◆ DIRECTIONS: What do the lines from the top of the data through the line with "- 10), RED, machine);" say? Quote them exactly and include both ends.

◆ SUPPLIED MATERIAL:
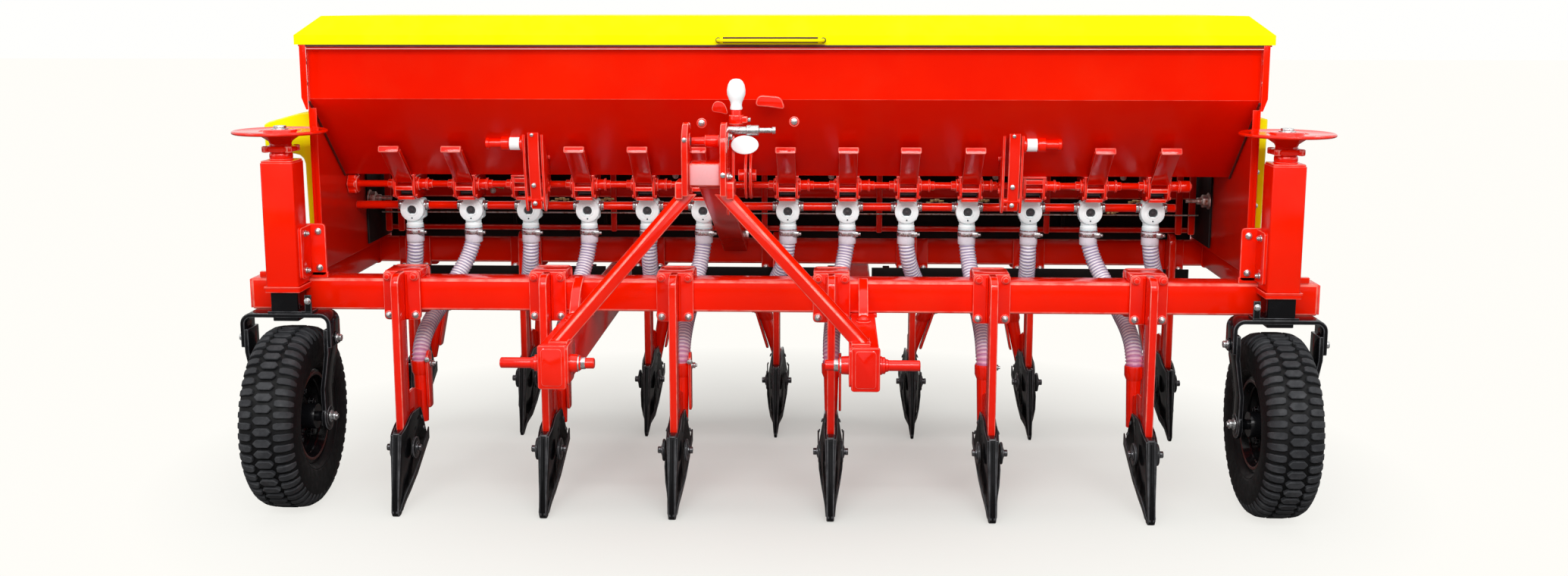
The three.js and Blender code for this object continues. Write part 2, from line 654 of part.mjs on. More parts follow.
const braceTopY = (MAST_FRONT + MAST_BACK) / 2;
const braceOffset = mastHalf + MAST_PLATE / 2;
function brace(fromX, toX) {
  const top = new THREE.Vector3(fromX, braceTopY, MAST_BOTTOM - GAP);
  const foot = new THREE.Vector3(toX, ARM_FRONT + 50, armTop + GAP);
  const past = foot.clone().sub(top).setLength(2 * BRACE_SIZE);
  const tube = beam(top.clone().sub(past).toArray(), foot.clone().add(past).toArray(), BRACE_SIZE, BRACE_SIZE);
  return tube.intersect(block([-1000, 1000], [-1000, 1000], [foot.z, top.z]));
}
node("mast_brace_left", brace(MAST_X - braceOffset, ARM_LEFT_X + 10), RED, machine);
node("mast_brace_right", brace(MAST_X + braceOffset, ARM_RIGHT_X - 10), RED, machine);

// ---- Depth wheels: column and handwheel on the frame, leg and fork that slide, wheel that turns ----
const columnHalf = COLUMN_SIZE / 2;
const boreHalf = columnHalf - COLUMN_WALL;
const square = (half, z0, z1) => block([-half, half], [-half, half], [z0, z1]);
const column = join(
  square(columnHalf, COLUMN_BOTTOM, COLUMN_TOP),
  square(columnHalf - 5, COLUMN_TOP - 1, COLUMN_TOP + COLUMN_CAP),
  block([-columnHalf - 3, columnHalf + 3], [-columnHalf - 3, columnHalf], [COLUMN_BOTTOM, COLUMN_BOTTOM + COLUMN_COLLAR]),
  block(
    [-BRACKET_WIDTH / 2, BRACKET_WIDTH / 2],
    [columnHalf - 1, columnHalf + BRACKET_THICKNESS],
    [BAR_TOP + LIFT + GAP, BAR_TOP + LIFT + GAP + BRACKET_HEIGHT],
  ),
).subtract(square(boreHalf, COLUMN_BOTTOM - 5, COLUMN_TOP - COLUMN_WALL));
const capTop = COLUMN_TOP + COLUMN_CAP;
const handwheel = turned(
  [
    [0, capTop + GAP],
    [25, capTop + GAP],
    [25, capTop + 15],
    [36, capTop + 19],
    [36, capTop + 29],
    [26, capTop + 33],
    [28, capTop + 39],
    [50, HANDWHEEL_Z - 7],
    [HANDWHEEL_RADIUS - 3, HANDWHEEL_Z - 7],
    [HANDWHEEL_RADIUS, HANDWHEEL_Z - 3.5],
    [HANDWHEEL_RADIUS - 3, HANDWHEEL_Z],
    [44, HANDWHEEL_Z],
    [30, HANDWHEEL_Z - 16],
    [0, HANDWHEEL_Z - 16],
  ],
  HOOP_SIDES,
);
const legHalf = boreHalf - LEG_CLEARANCE;
const forkInner = TYRE_WIDTH / 2 + FORK_SIDE_ROOM;
const forkOuter = forkInner + FORK_BAR;
const barInner = TYRE_WIDTH / 2 + LEG_BAR_GAP;
const flangeRadius = RIM_RADIUS + 10;
function leg() {
  const tube = square(legHalf, FORK_TOP - 2, LEG_TOP);
  const corner = 24;
  const archOutline = [
    [-forkOuter, FORK_SHOULDER],
    ...arc([-forkOuter + corner, FORK_TOP - corner], corner, 180, 90, 3),
    ...arc([forkOuter - corner, FORK_TOP - corner], corner, 90, 0, 3),
    [forkOuter, FORK_SHOULDER],
    [forkInner, FORK_SHOULDER],
    ...arc([forkOuter - corner, FORK_TOP - corner], corner - FORK_BAR, 0, 90, 3),
    ...arc([-forkOuter + corner, FORK_TOP - corner], corner - FORK_BAR, 90, 180, 3),
    [-forkInner, FORK_SHOULDER],
  ];
  const arch = plate("Y", archOutline, -FORK_DEPTH / 2, FORK_DEPTH / 2);
  const legBars = [-1, 1].map((side) => {
    const line = [
      [forkInner + 1, FORK_SHOULDER + 35],
      [forkInner + 1, FORK_SHOULDER - 12],
      [barInner + FORK_BAR - 2, WHEEL_RADIUS + 71],
      [barInner + FORK_BAR - 2, WHEEL_RADIUS - 24],
    ];
    const bar = plate("Y", folded(line, -(FORK_BAR - 2)), -20, 20);
    return side > 0 ? bar : bar.mirror([1, 0, 0]);
  });
  const bosses = [-barInner - FORK_BAR, barInner + 1].map((left) =>
    rod("X", 24, left, left + FORK_BAR - 1, [0, WHEEL_RADIUS], 12),
  );
  const axle = rod("X", AXLE_RADIUS, -barInner - FORK_BAR - 12, barInner + FORK_BAR + 12, [0, WHEEL_RADIUS], 24);
  return join(tube, arch, legBars, bosses, axle);
}
const legSolid = leg();
function tyre() {
  const half = TYRE_WIDTH / 2;
  const bead = RIM_WIDTH / 2 - RIM_FLANGE - GAP;
  const seat = RIM_RADIUS + GAP;
  const crown = WHEEL_RADIUS;
  return turned(
    [
      [seat, -bead],
      [seat, bead],
      [flangeRadius + GAP, bead],
      [crown - 50, half],
      [crown - 14, half - 7],
      [crown - 3, half - 24],
      [crown, 0],
      [crown - 3, -half + 24],
      [crown - 14, -half + 7],
      [crown - 50, -half],
      [flangeRadius + GAP, -bead],
      [seat, -bead],
    ],
    WHEEL_SIDES,
    "X",
  );
}
function rim() {
  const half = RIM_WIDTH / 2;
  const hub = AXLE_RADIUS + AXLE_CLEARANCE;
  const well = RIM_RADIUS - 12;
  return turned(
    [
      [hub, -HUB_HALF],
      [hub + 16, -HUB_HALF],
      [hub + 16, -10],
      [well - 4, -10],
      [RIM_RADIUS - 5, -half],
      [flangeRadius, -half],
      [flangeRadius, -half + RIM_FLANGE],
      [RIM_RADIUS, -half + RIM_FLANGE],
      [well, -half + 18],
      [well, half - 18],
      [RIM_RADIUS, half - RIM_FLANGE],
      [flangeRadius, half - RIM_FLANGE],
      [flangeRadius, half],
      [RIM_RADIUS - 5, half],
      [well - 4, 0],
      [hub + 16, 0],
      [hub + 16, HUB_HALF],
      [hub, HUB_HALF],
      [hub, -HUB_HALF],
    ],
    WHEEL_SIDES,
    "X",
  );
}
const tyreSolid = tyre();
const rimSolid = rim();
for (const [side, group] of ENDS) {
  const stand = new THREE.Group();
  stand.position.set(COLUMN_X, COLUMN_Y, -LIFT);
  group.add(stand);
  node(`column_${side}`, column, RED, stand);
  node(`handwheel_${side}`, handwheel, RED, stand);
  node(`leg_${side}`, legSolid, BLACK, stand);
  const wheel = new THREE.Group();
  wheel.position.z = WHEEL_RADIUS;
  stand.add(wheel);
  node(`tyre_${side}`, tyreSolid, RUBBER, wheel);
  node(`rim_${side}`, rimSolid, BLACK, wheel);
}

// ---- Seed hoses: outlets and tines pair up across the machine, rear and front rows in turn ----
// Each point is [backward share, height, pass share, boot share]: the backward share runs from 0 at the outlet
// to 1 at the boot. Sideways the hose starts under the outlet, the pass share takes it beside a rear shank, and
// the boot share takes it to the line of the boot.
const HOSE_PASS_X = SHANK_WIDTH / 2 + HOSE_DIAMETER / 2 + 2.5;
const HOSE_PASS_Z = BAR_BOTTOM - CLAMP_REACH - HOSE_DIAMETER / 2 - 11;
const FRONT_ROUTE = [
  [0, SPOUT_BOTTOM - 1, 0, 0],
  [0, 585, 0, 0],
  [0.004, 564, 0, 0.04],
  [0.045, 525, 0, 0.2],
  [0.16, 482, 0, 0.46],
  [0.33, 445, 0, 0.66],
  [0.54, 414, 0, 0.82],
  [0.736, 388, 0, 0.93],
  [0.89, 360, 0, 0.99],
  [0.98, 332, 0, 1],
  [1, 316, 0, 1],
  [1, BOOT_TOP + 1, 0, 1],
];
const REAR_ROUTE = [
  [0, SPOUT_BOTTOM - 1, 0, 0],
  [0, 585, 0, 0],
  [0.0025, 564, 0.02, 0],
  [0.027, 522, 0.12, 0],
  [0.09, 478, 0.34, 0],
  [0.18, HOSE_PASS_Z + 32, 0.6, 0],
  [0.3, HOSE_PASS_Z + 10, 0.84, 0],
  [0.44, HOSE_PASS_Z + 1, 1, 0],
  [0.595, HOSE_PASS_Z, 1, 0],
  [0.742, HOSE_PASS_Z, 0.96, 0.04],
  [0.862, HOSE_PASS_Z - 10, 0.6, 0.4],
  [0.951, 374, 0.2, 0.8],
  [0.993, 343, 0, 1],
  [1, 320, 0, 1],
  [1, BOOT_TOP + 1, 0, 1],
];
function hose(route, outletX, tineX, bootY, lean) {
  const passX = (Math.sign(lean) || 1) * HOSE_PASS_X;
  const points = route.map(([back, z, pass, boot]) => {
    const bootX = (lean * (z - BOOT_BOTTOM)) / (BOOT_TOP - BOOT_BOTTOM);
    const x = (outletX - tineX) * (1 - pass - boot) + passX * pass + bootX * boot;
    return new THREE.Vector3(tineX + x, OUTLET_Y + (bootY - OUTLET_Y) * back, z);
  });
  const path = new THREE.CatmullRomCurve3(points, false, "centripetal");
  const ring = arc([0, 0], HOSE_DIAMETER / 2, 0, 360, 8).slice(0, 8);
  const section = new THREE.Shape(ring.map(([u, v]) => new THREE.Vector2(u, v)));
  return solid(new THREE.ExtrudeGeometry(section, { steps: 10, bevelEnabled: false, extrudePath: path }));
}
OUTLET_X.forEach((x, i) => {
  const rear = i % 2 === 0;
  const place = Math.floor(i / 2);
  const route = rear ? REAR_ROUTE : FRONT_ROUTE;
  const tineX = rear ? TINE_X_REAR[place] : TINE_X_FRONT[place];
  const bootY = BOOT_SETBACK + (rear ? BAR_SPACING : 0);
  const lean = rear ? BOOT_LEAN_REAR[place] : 0;
  node(`seed_hose_${i + 1}`, hose(route, x, tineX, bootY, lean), HOSE, hoses);
});

// ---- The whole machine, its origin at the bottom centre of its box ----
const part = new THREE.Group();
part.add(machine, hoses);
const extent = new THREE.Box3().setFromObject(machine);
const centre = extent.getCenter(new THREE.Vector3());
machine.position.set(-centre.x, -centre.y, -extent.min.z);
hoses.position.copy(machine.position);

export default part;
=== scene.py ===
"""Tractor-mounted seed drill: the looks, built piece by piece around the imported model.

Shapes are drawn in millimetres, +X to the right and +Y to the rear as the tractor sees it, with Y = 0 on the
centre line of the front bar. Each finished piece is moved to the model's own frame, in metres.
"""

import logging
import math
from dataclasses import dataclass, field
from enum import Enum
from typing import Callable, ClassVar, Iterable, Iterator, Sequence

import bmesh
import bpy
from bmesh.types import BMesh, BMEdge, BMVert
from mathutils import Matrix, Vector


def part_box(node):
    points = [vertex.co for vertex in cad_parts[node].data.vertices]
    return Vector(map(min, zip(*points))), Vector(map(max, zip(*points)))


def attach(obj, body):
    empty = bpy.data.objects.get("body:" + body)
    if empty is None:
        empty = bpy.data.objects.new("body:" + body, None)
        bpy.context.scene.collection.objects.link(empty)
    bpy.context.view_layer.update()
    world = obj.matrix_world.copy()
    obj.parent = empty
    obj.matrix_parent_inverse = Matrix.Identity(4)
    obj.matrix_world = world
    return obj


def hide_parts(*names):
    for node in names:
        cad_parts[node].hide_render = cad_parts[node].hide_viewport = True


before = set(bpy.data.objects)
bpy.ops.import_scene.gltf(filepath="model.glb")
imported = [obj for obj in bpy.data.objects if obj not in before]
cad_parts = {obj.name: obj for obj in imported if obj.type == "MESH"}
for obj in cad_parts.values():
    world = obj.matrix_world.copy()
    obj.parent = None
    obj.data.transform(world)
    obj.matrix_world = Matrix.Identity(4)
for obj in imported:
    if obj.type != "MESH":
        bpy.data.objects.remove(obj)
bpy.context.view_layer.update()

log = logging.getLogger("seed_drill")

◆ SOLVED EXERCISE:
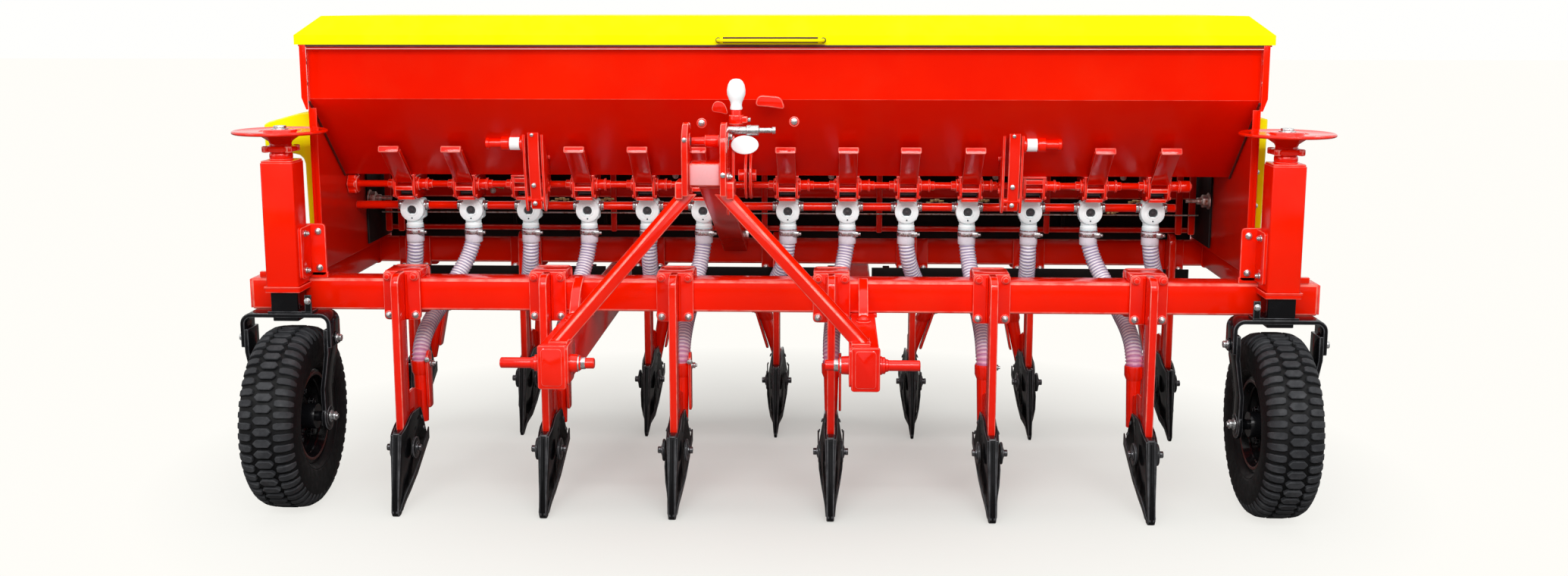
The three.js and Blender code for this object continues. Write part 2, from line 654 of part.mjs on. More parts follow.
const braceTopY = (MAST_FRONT + MAST_BACK) / 2;
const braceOffset = mastHalf + MAST_PLATE / 2;
function brace(fromX, toX) {
  const top = new THREE.Vector3(fromX, braceTopY, MAST_BOTTOM - GAP);
  const foot = new THREE.Vector3(toX, ARM_FRONT + 50, armTop + GAP);
  const past = foot.clone().sub(top).setLength(2 * BRACE_SIZE);
  const tube = beam(top.clone().sub(past).toArray(), foot.clone().add(past).toArray(), BRACE_SIZE, BRACE_SIZE);
  return tube.intersect(block([-1000, 1000], [-1000, 1000], [foot.z, top.z]));
}
node("mast_brace_left", brace(MAST_X - braceOffset, ARM_LEFT_X + 10), RED, machine);
node("mast_brace_right", brace(MAST_X + braceOffset, ARM_RIGHT_X - 10), RED, machine);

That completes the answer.